St. Christopher Truckers Relief Fund
- Formation: 2007
- Type: Nonprofit 501(C)(3) Corporation
- Purpose: Save Lives and Families, One Driver at a Time
- Headquarters: Knoxville, TN
- Key people: Joyce Brenny (Board President) Tim Ridley, Ph.D. (Board Vice-President) Donna Kennedy (Executive Director)
- Website: https://truckersfund.org/

= St. Christopher Truckers Relief Fund =

American charity

St. Christopher Truckers Relief Fund (SCF) is a 501(c)(3) charity that assists professional over-the-road semi-truck drivers and their families when an illness or injury has led to an inability to work. The SCF also provides health and wellness programs targeted to these drivers.

As of June 22, 2021, SCF has helped 3,209 drivers and their families. According to Charity Navigator, SCF allocates 95.8 percent of its revenue to program expenses.

== History ==
St. Christopher Truckers Relief Fund was founded in 2007 by Dr. John McElligott, Dave Nemo, an American radio personality who hosts a show on Road Dog Trucking on Sirius XM Radio, and Michael Burns.

Sixty-one percent of long-haul truckers report having two or more of the following risk factors: hypertension, obesity, smoking, high cholesterol, no physical activity, 6 or fewer hours of sleep per 24-hr period. Making things worse, thirty-eight percent of truck drivers are not covered by health insurance or a health care plan.

Drivers, who experience an injury or illness, may be at risk of losing their commercial drivers license and become unable to work, which may lead to financial hardship.

== Health and Wellness Programs ==

=== Rigs Without Cigs ===
The St. Christopher Truckers Relief Fund launched the “Rigs Without Cigs” tobacco cessation campaign in 2017. The program is aimed to help truckers quit smoking, dipping and chewing tobacco to improve their health.
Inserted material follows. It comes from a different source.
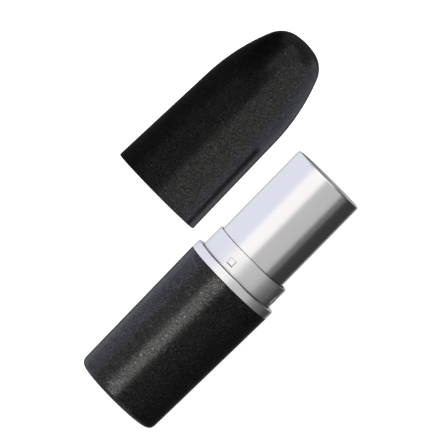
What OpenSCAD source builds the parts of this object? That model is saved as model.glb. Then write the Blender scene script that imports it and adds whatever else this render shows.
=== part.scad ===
// Slim swivel-up lipstick case, lying on its side with its cap taken off beside it.
// Millimetres. +X runs along the case from its flat foot to its open end, +Z is up, and the cap lies
// on the +Y side. The origin is the centre of the foot's flat face.

/* [Lipstick cup] */
// Radius of the bore that holds the lipstick
cup_bore_r = 6.05; // [5:0.05:7.3]
// Depth of that bore
cup_bore_len = 8.5; // [7:0.1:10.2]
// Wall of the cup
cup_wall = 0.4; // [0.33:0.01:0.5]
// Thickness of the cup's floor
cup_floor = 1; // [0.8:0.1:1.3]
// Height of the skirt below the floor, which carries the lugs
cup_skirt = 2.5; // [2.2:0.1:3]
// Wall of that skirt
cup_skirt_wall = 1.05; // [0.8:0.05:1.3]
// Radius of the two lugs
lug_r = 0.8; // [0.6:0.05:0.96]
// Depth of the raised cup's edge below the tube's rim
cup_sink = 1; // [0.8:0.1:3]

/* [Mechanism] */
// Rise of the cup for one turn of the tube
lead = 22; // [18:0.5:27]
// Wall of the slotted inner tube
fork_wall = 0.5; // [0.4:0.05:0.6]
// Wall of the sleeve with the helical grooves
sleeve_wall = 0.62; // [0.56:0.02:0.75]
// Depth of the grooves into that wall
groove_depth = 0.4; // [0.35:0.01:0.44]
// Thickness of the flange that the sleeve stands on
flange = 0.9; // [0.7:0.1:1.2]
// Length of the solid hub above the flange
hub_len = 3.8; // [3.6:0.1:5]
// Thickness of the lip that keeps the sleeve on the inner tube
lip = 0.7; // [0.5:0.05:0.9]
// Depth of that lip below the tube's rim
lip_sink = 0.7; // [0.6:0.05:1.2]
// Lean of the mechanism and tube in the base, towards the cap, in degrees
lean = 0.6; // [0:0.05:0.6]
// Radius of the foot that plugs into the base
foot_plug_r = 5; // [4.2:0.1:6]
// Radius of the core moulded into the foot and hub
core_r = 3.2; // [2.6:0.1:3.8]
// Height of the brake ring
brake_len = 1.2; // [1:0.1:1.5]
// Depth of the brake ring's groove in the hub
brake_groove = 0.5; // [0.4:0.05:0.6]
// Height of the brake ring's groove above the flange
brake_up = 1.1; // [0.9:0.1:1.3]

/* [Tube and collar] */
// Length of the tube outside the collar
tube_out = 21.7; // [18:0.1:26.2]
// Length of the tube inside the collar
tube_in = 8; // [6.6:0.1:9.6]
// Wall of the tube
tube_wall = 0.4; // [0.33:0.01:0.5]
// Rounding of the tube's rim
rim_round = 0.42; // [0.35:0.01:0.5]
// How far the rim turns in past the tube's bore
rim_turn = 0.3; // [0.2:0.05:0.4]
// Thickness of the turned-in rim
rim_thick = 0.4; // [0.3:0.05:0.5]
// Wall of the collar
collar_wall = 0.45; // [0.37:0.01:0.54]
// Length of the collar above the bead
collar_len = 4.9; // [4.1:0.1:5.9]
// Length of the bead
bead_len = 1.95; // [1.65:0.05:2.5]
// Rounding of the bead's edge towards the open end
bead_round = 0.4; // [0.2:0.05:0.6]
// Rounding of the bead's edge at the base
bead_heel = 0.15; // [0.05:0.05:0.3]
// Length of the skirt glued into the base
skirt_len = 5; // [4.2:0.1:6]
// Side of the square nubs that snap into the cap
nub_size = 1.5; // [1.2:0.1:1.8]
// How far the nubs stand out of the collar
nub_out = 0.17; // [0.12:0.01:0.2]
// Width of the nubs' sloping sides
nub_bevel = 0.2; // [0.1:0.01:0.25]
// Height of the nubs' centre above the bead
nub_up = 1.85; // [1.7:0.05:2.5]
// Turn of the first nub from straight up, towards the cap's side
nub_turn = 16.6; // [0:0.1:45]

/* [Base] */
// Length of the base, from its foot to the bead
base_len = 32.05; // [30:0.05:38.5]
// Wall of the base around the collar's skirt
base_wall = 1.17; // [1:0.01:1.4]
// How much narrower the base is at its foot, in radius
base_taper = 0.58; // [0.2:0.01:0.7]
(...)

=== Driving Down Diabetes ===
The St. Christopher Truckers Relief Fund offers a diabetes prevention program for truck drivers. A year long program focusing on nutrition, exercise, stress management, and more. The program is CDC approved.

== Highway to Hope ==
The St. Christopher Truckers Relief Fund hosted country music singer Wynonna Judd as headliner of SCF's first-ever virtual “Highway to Hope” benefit concert on May 16, 2021. Country music artists: John Schneider, Billy Dean, Lindsay Lawler and Heath Sanders, who have been supportive of the organization and trucking in general, joined Judd for the livestream concert.

The St. Christopher Truckers Relief Fund announced that the virtual benefit concert raised more than $75,000 to support drivers in need.

== Donations and Spending ==
By 2019, SCF had given over $3 million in financial assistance on behalf of professional drivers in need.